COLLEGE STATION - It's no secret that players, no matter their age, would like to receive some compensation for their work. The NCAA has been one staple where the payment of players for their likeness will not be tolerated.
But Monday's new game-changing law could have colleges and athletics looking in a different direction. California Governor Gavin Newsome signed into law the Fair Pay to Play Act, which will now keep colleges in the state of California from punishing student-athletes.
The law will go into effect starting January of 2023. And while this could only be the beginning, Texas A&M coach Jimbo Fisher could see this as a new path to allow players to make more than just scholarships.

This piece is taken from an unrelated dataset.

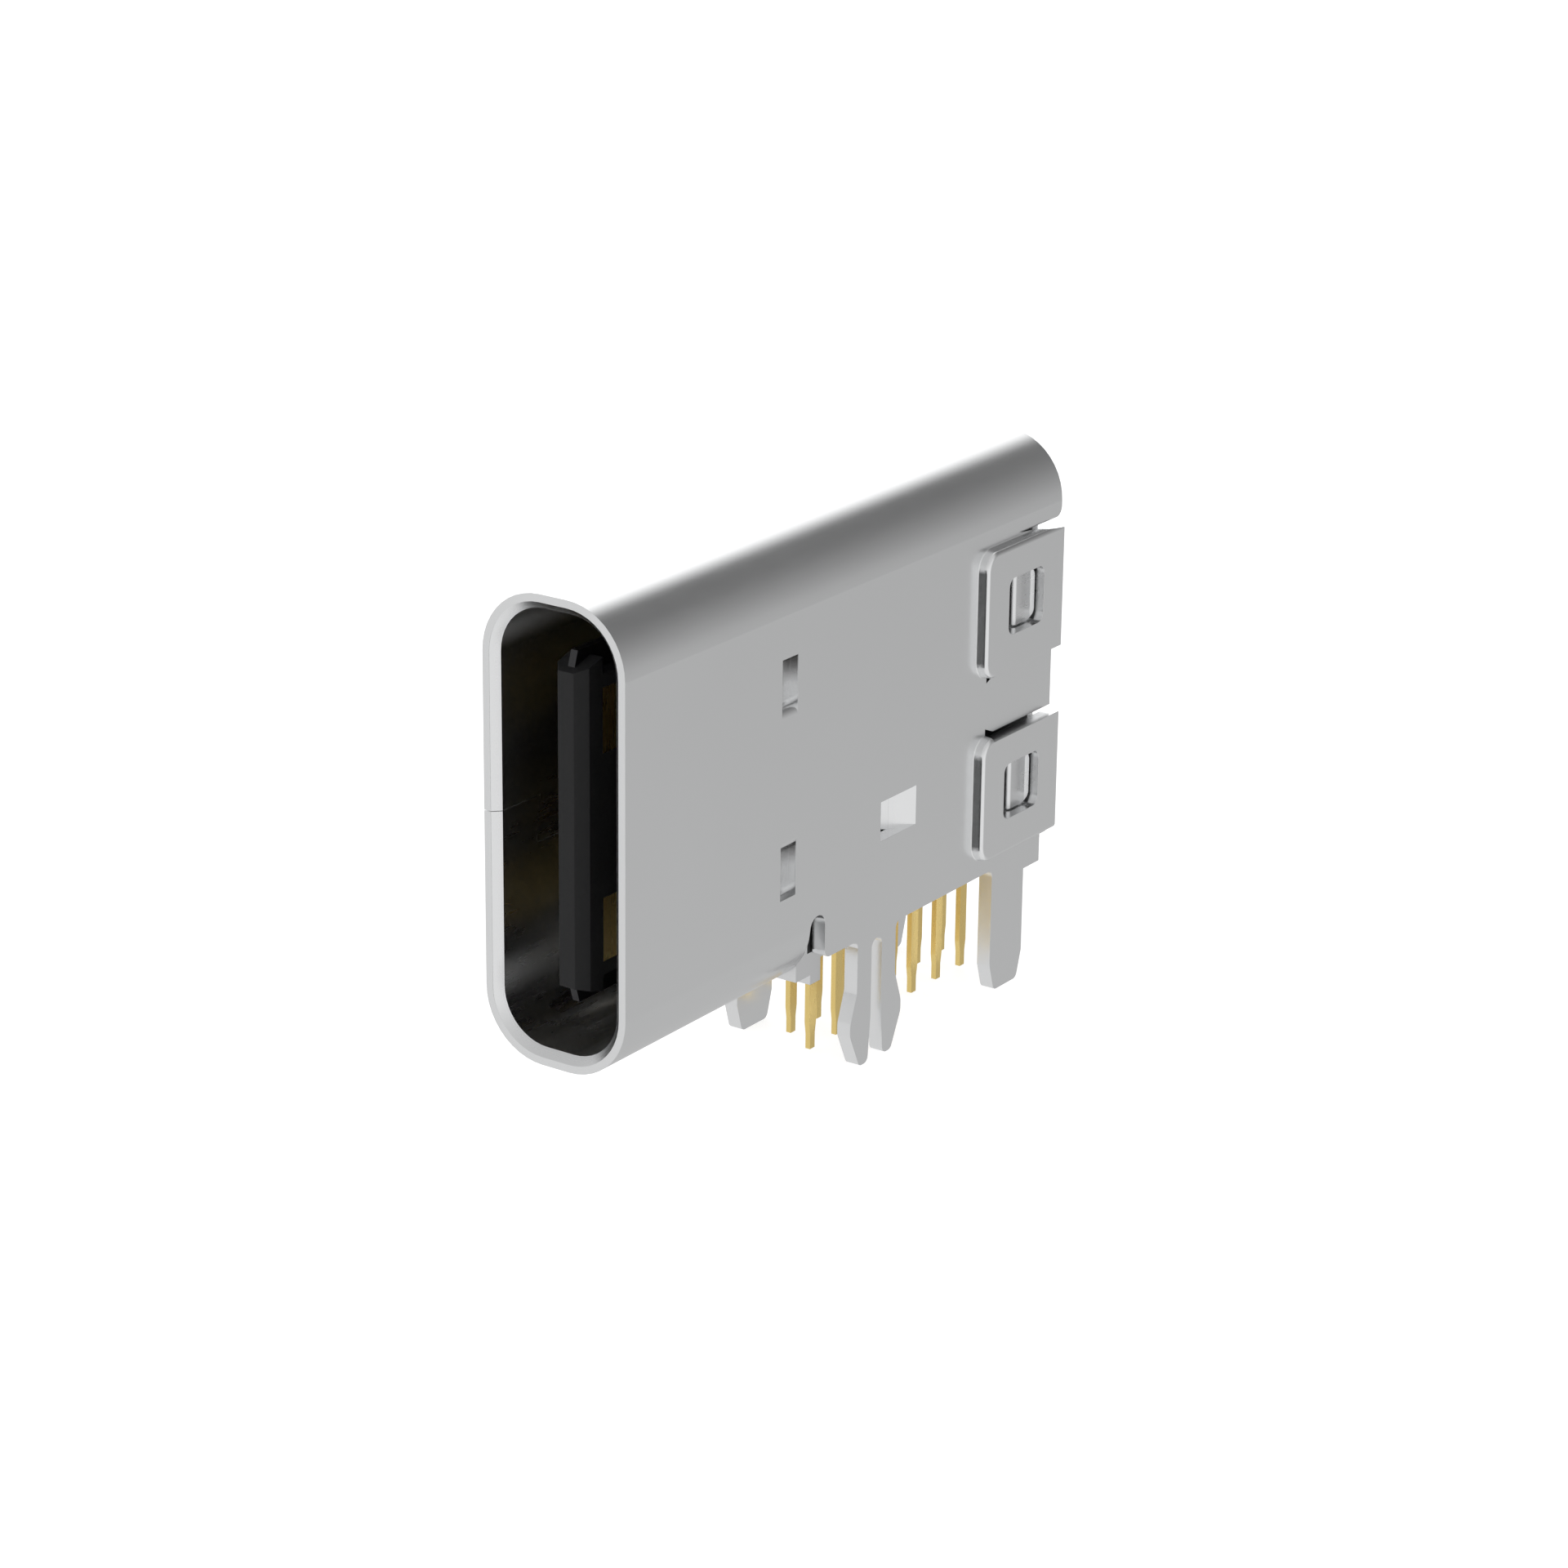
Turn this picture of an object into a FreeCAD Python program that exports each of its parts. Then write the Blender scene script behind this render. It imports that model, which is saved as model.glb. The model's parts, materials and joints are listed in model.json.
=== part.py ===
import FreeCAD, Part
import math
import os
import Sketcher

os.makedirs("parts", exist_ok=True)

# Every size, in mm. y runs back from the mouth, z up from the middle of the tube.
SIZES = (
    ("seat_back", 6.48, "mouth to the middle of the seat foot"),
    ("seat_low", -4.60, "height of the board seat"),
    ("tube_wide", 3.16, "outside thickness of the tube"),
    ("tube_high", 8.94, "outside height of the tube"),
    ("tube_round", 1.28, "outside corner radius of the tube"),
    ("tube_back", 14.49, "back edge of the tube top"),
    ("wall", 0.30, "sheet thickness of the shell"),
    ("lead_wide", 0.15, "lead-in at the mouth, across"),
    ("lead_deep", 0.15, "lead-in at the mouth, deep"),
    ("lead_slant", -45.0, "taper of the lead-in, degrees"),
    ("floor_back", 5.81, "back end of the tube bottom"),
    ("slot_back", 6.31, "back side of the relief slot"),
    ("slot_top", -3.03, "top of the relief slot"),
    ("slot_round", 0.24, "corner radius of the relief slot"),
    ("skirt_top", -3.00, "overlap of the skirt with the tube wall"),
    ("skirt_low", -3.98, "lower edge of the side walls"),
    ("skirt_round", 0.16, "radius where the skirt meets legs"),
    ("tail_skirt_low", -4.31, "lower edge of the side walls behind the rear legs"),
    ("tail_skirt_top", -3.735, "top of the stepped back edge"),
    ("tail_skirt_back", 14.02, "back edge of the stepped part"),
    ("leg_low", -6.63, "tips of the legs"),
    ("leg_wide", 1.19, "width of a straight leg"),
    ("leg_taper_top", -6.06, "start of the leg point"),
    ("leg_inset", 0.17, "how far the point comes in"),
    ("leg_tip_round", 0.14, "corner radius at the leg tips"),
    ("leg_root", -3.60, "overlap of a leg with the skirt"),
    ("near_rear_leg", 12.84, "middle of the rear leg, +X wall"),
    ("far_front_leg", 8.08, "middle of the front leg, -X wall"),
    ("far_rear_leg", 12.92, "middle of the rear leg, -X wall"),
    ("fork_mid", 8.10, "middle of the forked leg"),
    ("fork_gap", 0.36, "gap between the prongs"),
    ("fork_gap_top", -4.12, "top of the gap between the prongs"),
    ("fork_gap_round", 0.17, "corner radius at the top of the gap"),
    ("fork_wide", 1.32, "width of the fork at its root"),
    ("fork_knee_top", -5.05, "start of the outward knee"),
    ("fork_bulge", 1.76, "width over the knees"),
    ("fork_bulge_top", -5.68, "upper corner of the knee"),
    ("fork_bulge_low", -5.92, "lower corner of the knee"),
    ("fork_tip_out", 1.10, "width over the prong tips"),
    ("fork_tip_in", 0.52, "gap between the prong tips"),
    ("fork_round", 0.28, "radius of the knee bends"),
    ("seam_gap", 0.012, "opening of the rolled seam"),
    ("seam_high", 0.18, "height of the seam"),
    ("seam_step", -0.72, "height of the seam key"),
    ("key_front", 1.13, "front of the seam key"),
    ("key_back", 3.33, "back of the seam key"),
    ("key_neck", 0.12, "how much narrower the key neck is at each side"),
    ("pad_raise", 0.22, "how far the pads stand out"),
    ("pad_slant", 10.0, "taper of the pad sides, degrees"),
    ("pad_run", 0.0388, "run of a pad side"),
    ("pad_inset", 0.21, "inset of the hollow on drawn sides"),
    ("pad_round", 0.40, "corner radius of a pad at its foot"),
    ("pad_bend", 0.09, "bend radius of the pad sides"),
    ("pad_front", 11.47, "front edge of a pad"),
    ("pad_back", 14.25, "back edge of the pads"),
    ("slit_spare", 0.06, "overrun of a pad before its slit is cut"),
    ("upper_low", 0.28, "lower edge of the upper pad"),
    ("upper_high", 2.78, "upper edge of the upper pad"),
    ("lower_low", -3.60, "lower edge of the lower pad"),
    ("lower_high", -1.12, "upper edge of the lower pad"),
    ("slit_wide", 0.104, "slits beside the middle tongue"),
    ("slit_front", 11.83, "blind end of the slits"),
    ("relief_deep", 0.12, "relief at the blind end"),
    ("relief_back", 12.12, "back end of that relief"),
    ("wedge_front", 12.90, "point of the wedge slit"),
    ("wedge_high", 2.889, "upper side of the wedge slit"),
    ("wedge_low", 2.735, "lower side of the wedge slit at the back"),
    ("end_round", 0.20, "rear lower corner of the tube top"),
    ("window_front", 12.25, "front of the latch windows"),
    ("window_back", 13.53, "back of the latch windows"),
    ("window_high", 1.16, "height of a latch window"),
    ("window_round", 0.18, "corner radius of a latch window"),
    ("upper_window", 1.548, "middle of the upper latch windows"),
    ("lower_window", -2.31, "middle of the lower latch windows"),
    ("lance_front", 4.80, "front shear of the lances"),
    ("lance_back", 5.30, "back shear of the lances"),
    ("lance_near", 1.20, "end of a lance nearer the middle"),
    ("lance_far", 2.36, "end of a lance further out"),
    ("lance_lip", 1.33, "start of the ramp at the nearer end"),
    ("lance_flat_near", 1.43, "floor of a lance, nearer end"),
    ("lance_flat_far", 2.30, "floor of a lance, further end"),
    ("lance_deep", 0.18, "how far a lance is pressed in"),
    ("lance_rise", 0.02, "how much shallower the floor is at its nearer end"),
    ("lance_bend", 0.10, "bend radius at the further end of a lance"),
    ("lance_roll", 0.19, "bend radius at the nearer end of a lance"),
    ("tab_front", 8.15, "front of the retention window"),
    ("tab_back", 9.38, "back of the retention window"),
    ("tab_low", -2.16, "lower edge of the retention window"),
    ("tab_high", -1.36, "upper edge of the retention window"),
    ("tab_long", 1.05, "length of the retention tab"),
    ("tab_angle", 27.0, "bend of the retention tab, degrees"),
    ("shear", 0.02, "gap left beside a sheared tab"),
    ("cut_under", -8.00, "end of cuts that run out below"),
    ("cover_thick", 0.20, "sheet thickness of the rear cover"),
    ("cover_back", 14.15, "back face of the rear cover"),
    ("cover_wide", 2.50, "width of the back plate"),
    ("cover_low", -3.93, "lower edge of the back plate"),
    ("cover_high", 4.12, "upper edge of the back plate"),
    ("cover_round", 0.92, "upper corners of the back plate"),
    ("arm_wide", 2.96, "width over the arms"),
    ("arm_front", 12.00, "front end of the arms"),
    ("arm_high", 2.02, "height of an arm"),
    ("arm_bend", 0.22, "outside bend radius of an arm"),
    ("lug_front", 12.80, "front of a lug"),
    ("lug_nose", 0.09, "radius of the lead-in at the front of a lug"),
    ("lug_rise", 0.09, "height of the lug plateau over the arm"),
    ("ridge_front", 13.39, "foot of the locking ridge"),
    ("ridge_rise", 0.125, "height of the locking ridge over the arm"),
    ("lug_back", 13.495, "locking face of the lug"),
    ("lug_gap", 0.03, "gap above and below a lug"),
    ("lug_slot", 12.20, "front of the slot before a lug"),
    ("lug_round", 0.22, "rear corners of a lug"),
    ("tongue_front", 0.36, "front of the tongue"),
    ("tongue_thick", 0.70, "thickness of the tongue"),
    ("tongue_nose", 0.356, "thickness of the tongue front"),
    ("nose_back", 0.594, "back end of the nose bevel"),
    ("tip_half", 3.00, "half width of the tongue front"),
    ("bar_half", 3.19, "half width of the tip bar"),
    ("bar_back", 0.98, "back of the tip bar"),
    ("tongue_half", 2.87, "half width of the tongue"),
    ("base_front", 4.81, "front of the tongue base"),
    ("base_thick", 1.20, "thickness of the tongue base"),
    ("base_half", 3.30, "half width of the tongue base"),
    ("base_round", 0.30, "corner radius of the tongue base"),
    ("body_front", 6.20, "front face of the body block"),
    ("body_back", 13.93, "back face of the body block"),
    ("body_wide", 2.50, "thickness of the body block"),
    ("body_low", -3.93, "underside of the body block"),
    ("body_high", 4.12, "top of the body block"),
    ("body_round", 0.92, "upper corners of the body block"),
    ("join", 0.20, "overlap of moulded lumps"),
    ("recess_front", 8.00, "front of the recess for the tab"),
    ("recess_back", 9.62, "back of the recess for the tab"),
    ("recess_room", 0.06, "room above and below the tab"),
    ("recess_floor", 0.78, "floor of the recess for the tab"),
    ("plate_thick", 0.15, "thickness of the mid plate"),
    ("plate_front", 0.51, "front of the mid plate"),
    ("plate_shoulder", 0.62, "end of the front corner cut"),
    ("plate_half", 3.345, "half width over the ears"),
    ("ear_back", 1.80, "back of the ears"),
    ("notch_half", 2.80, "half width in the latch notch"),
    ("notch_back", 2.90, "back of the latch notch"),
    ("plate_step", 4.60, "where the mid plate narrows"),
    ("plate_waist", 2.40, "half width behind that"),
    ("plate_back", 6.40, "back of the mid plate"),
    ("emi_thick", 0.08, "thickness of a shield plate"),
    ("emi_face", 0.64, "outer face of a shield plate"),
    ("emi_front", 4.92, "front of a shield plate"),
    ("emi_back", 6.34, "back of a shield plate"),
    ("emi_half", 2.70, "half width of a shield plate"),
    ("emi_round", 0.20, "front corners of a shield plate"),
    ("carrier_face", 0.62, "outer face of a contact carrier"),
    ("carrier_front", 6.60, "front of a contact carrier"),
    ("carrier_back", 13.55, "back of a contact carrier"),
    ("carrier_high", 3.20, "top of a contact carrier"),
    ("carrier_round", 0.30, "upper corners of a contact carrier"),
    ("contact_thick", 0.11, "thickness of the contacts"),
    ("blade_face", 0.35, "contact face on the tongue"),
    ("tail_face", 0.44, "outer face of the tails"),
    ("jog_front", 5.20, "front of the joggle"),
    ("jog_back", 5.60, "back of the joggle"),
    ("tail_pitch", 0.90, "pitch of the tails"),
    ("tail_front_a", 7.49, "first tail, +X row"),
    ("tail_front_b", 7.94, "first tail, -X row"),
    ("tail_wide", 0.235, "width of a tail"),
    ("tail_point", 0.16, "width of a tail tip"),
    ("tail_taper_top", -6.00, "start of the tail taper"),
    ("tail_taper_low", -6.24, "end of the tail taper"),
    ("tail_low", -6.55, "tips of the tails"),
    ("split_top", -3.20, "where a power contact splits in two"),
    ("power_front", 0.98, "front of the power contacts"),
    ("power_near", 1.38, "edge of a power contact nearer the middle"),
    ("power_far", 2.61, "edge of a power contact further out"),
    ("signal_front", 1.60, "front of the signal contacts"),
    ("signal_wide", 0.25, "width of a signal contact"),
    ("signal_pitch", 0.50, "pitch of the signal contacts"),
    ("signal_shift", 0.25, "middle signal contact off the centre line"),
    ("foot_front", 5.83, "front of the organizer"),
    ("foot_wide", 2.50, "width of the organizer"),
    ("foot_low", -4.40, "underside of the front lip"),
    ("foot_high", -3.32, "top of the wall in front of the body"),
    ("foot_step", 6.31, "front of the seat foot"),
    ("foot_back", 6.65, "back of the seat foot"),
    ("comb_low", -4.13, "underside of the comb"),
    ("comb_back", 13.75, "back of the comb"),
    ("comb_gap", 0.02, "room round a tail in the comb"),
)
TAILS = 7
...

"It's going to change how things are done," Fisher said. "I'm anxious to see what the next steps the NCAA takes in regard [to this], and then we'll have to make the accountable adjustments on what goes on, but that definitely is a game changer..."
The new California law will allow student-athletes to hire agents as representatives, making it illegal for players to be fined for selling the rights to their name or likeness. This could lead to players being sponsored by massive corporations, including Nike, Gatorade, and Adidas for national spotlight deals.
Student-athletes currently receive a stipend of pay that covers the cost-of-attendance. That however will not cover all the basic needs, despite players being put on scholarships.
"We'll have to sit down as college coaches and at our school here to see how it affects everything that goes on," Fisher continued.
California is the first state to pass a bill such as this, but it is expected for other states to follow soon. South Carolina and Florida are two states that have proposed bills that will face a decision in the coming months. As of this moment, there are no current plans for Texas to file a similar bill.
While the rule will not be in effect for several more years, this could play a role in recruiting. With the ability to sign an agent out of high schools, student-athletes could form "power schools" out west to play on scholarship and receive retribution. This could lead to the NCAA having to force a nation-wide bill to help preserve other schools a chance in recruiting.
For now, Fisher is more focused on facing No.1 Alabama rather than a potential new law.
"I'm going to have to sit and think through that," Fisher said. "I'm glad it happened on an off week."